(Data supplied)
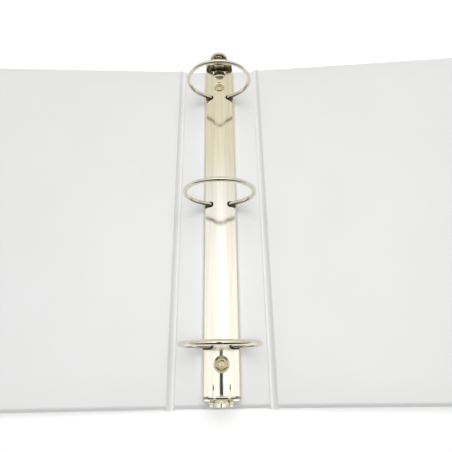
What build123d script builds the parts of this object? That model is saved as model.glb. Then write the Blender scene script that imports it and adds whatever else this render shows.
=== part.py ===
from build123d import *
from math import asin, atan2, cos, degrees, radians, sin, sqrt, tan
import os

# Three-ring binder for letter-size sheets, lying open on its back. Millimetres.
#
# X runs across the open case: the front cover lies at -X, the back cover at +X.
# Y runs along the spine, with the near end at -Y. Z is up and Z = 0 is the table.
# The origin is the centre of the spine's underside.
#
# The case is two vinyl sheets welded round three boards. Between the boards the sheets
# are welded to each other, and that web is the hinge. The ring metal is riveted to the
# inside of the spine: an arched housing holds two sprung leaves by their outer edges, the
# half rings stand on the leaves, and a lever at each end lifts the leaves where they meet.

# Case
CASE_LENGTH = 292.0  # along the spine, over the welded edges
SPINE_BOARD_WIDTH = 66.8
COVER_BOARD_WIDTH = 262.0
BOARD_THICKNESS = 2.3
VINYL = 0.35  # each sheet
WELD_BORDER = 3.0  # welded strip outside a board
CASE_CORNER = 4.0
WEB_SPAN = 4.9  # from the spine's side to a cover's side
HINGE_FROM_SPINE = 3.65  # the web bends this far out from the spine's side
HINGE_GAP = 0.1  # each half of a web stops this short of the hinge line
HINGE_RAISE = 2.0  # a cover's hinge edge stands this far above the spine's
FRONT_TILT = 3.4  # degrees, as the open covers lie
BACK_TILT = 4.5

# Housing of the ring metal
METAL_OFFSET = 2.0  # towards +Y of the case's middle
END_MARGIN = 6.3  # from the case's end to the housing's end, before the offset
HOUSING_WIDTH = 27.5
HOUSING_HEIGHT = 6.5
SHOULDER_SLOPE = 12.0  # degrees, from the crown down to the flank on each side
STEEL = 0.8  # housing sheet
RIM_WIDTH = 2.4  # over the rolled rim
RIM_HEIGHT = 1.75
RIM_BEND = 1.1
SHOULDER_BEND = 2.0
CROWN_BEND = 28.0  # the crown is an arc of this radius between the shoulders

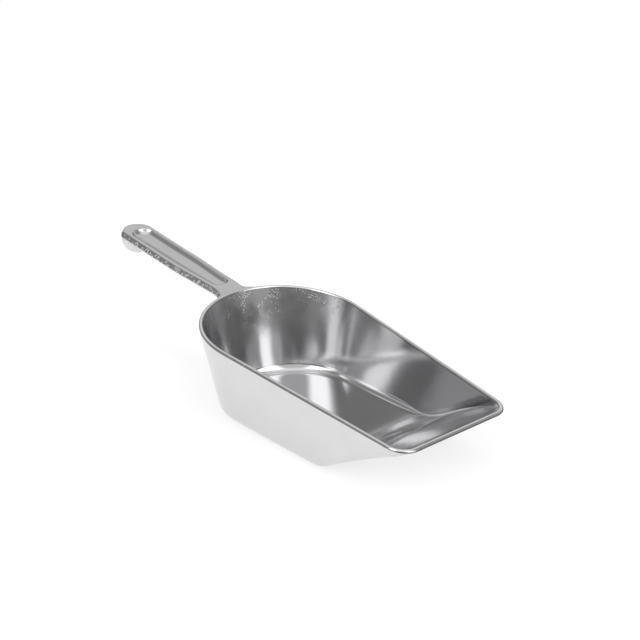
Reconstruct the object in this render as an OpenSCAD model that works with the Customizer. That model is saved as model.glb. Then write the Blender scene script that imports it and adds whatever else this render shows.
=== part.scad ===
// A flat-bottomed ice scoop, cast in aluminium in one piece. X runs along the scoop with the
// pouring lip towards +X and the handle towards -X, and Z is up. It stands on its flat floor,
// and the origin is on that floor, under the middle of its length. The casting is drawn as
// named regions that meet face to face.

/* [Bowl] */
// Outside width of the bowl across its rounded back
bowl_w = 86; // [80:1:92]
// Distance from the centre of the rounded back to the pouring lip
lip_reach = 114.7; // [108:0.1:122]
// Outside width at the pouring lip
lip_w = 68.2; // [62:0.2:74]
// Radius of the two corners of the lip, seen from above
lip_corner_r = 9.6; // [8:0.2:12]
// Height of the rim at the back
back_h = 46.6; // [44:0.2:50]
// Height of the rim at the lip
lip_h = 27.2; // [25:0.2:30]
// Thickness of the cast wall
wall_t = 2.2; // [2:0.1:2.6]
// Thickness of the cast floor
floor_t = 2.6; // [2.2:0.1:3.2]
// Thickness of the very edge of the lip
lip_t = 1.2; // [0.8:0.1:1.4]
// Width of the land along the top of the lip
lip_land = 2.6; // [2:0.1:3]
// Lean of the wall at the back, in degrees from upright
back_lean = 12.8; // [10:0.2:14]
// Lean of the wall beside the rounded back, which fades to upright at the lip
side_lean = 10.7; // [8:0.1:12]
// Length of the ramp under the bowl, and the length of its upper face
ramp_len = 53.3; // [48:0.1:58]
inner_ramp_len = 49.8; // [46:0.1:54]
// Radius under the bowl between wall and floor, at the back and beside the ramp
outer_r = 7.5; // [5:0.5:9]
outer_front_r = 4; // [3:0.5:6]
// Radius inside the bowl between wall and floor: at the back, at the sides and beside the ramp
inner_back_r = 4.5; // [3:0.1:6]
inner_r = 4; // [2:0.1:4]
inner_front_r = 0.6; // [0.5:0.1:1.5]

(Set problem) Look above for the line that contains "Reconstruct the object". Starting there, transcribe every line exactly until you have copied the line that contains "face to face.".

(Full solution)
Reconstruct the object in this render as an OpenSCAD model that works with the Customizer. That model is saved as model.glb. Then write the Blender scene script that imports it and adds whatever else this render shows.
=== part.scad ===
// A flat-bottomed ice scoop, cast in aluminium in one piece. X runs along the scoop with the
// pouring lip towards +X and the handle towards -X, and Z is up. It stands on its flat floor,
// and the origin is on that floor, under the middle of its length. The casting is drawn as
// named regions that meet face to face.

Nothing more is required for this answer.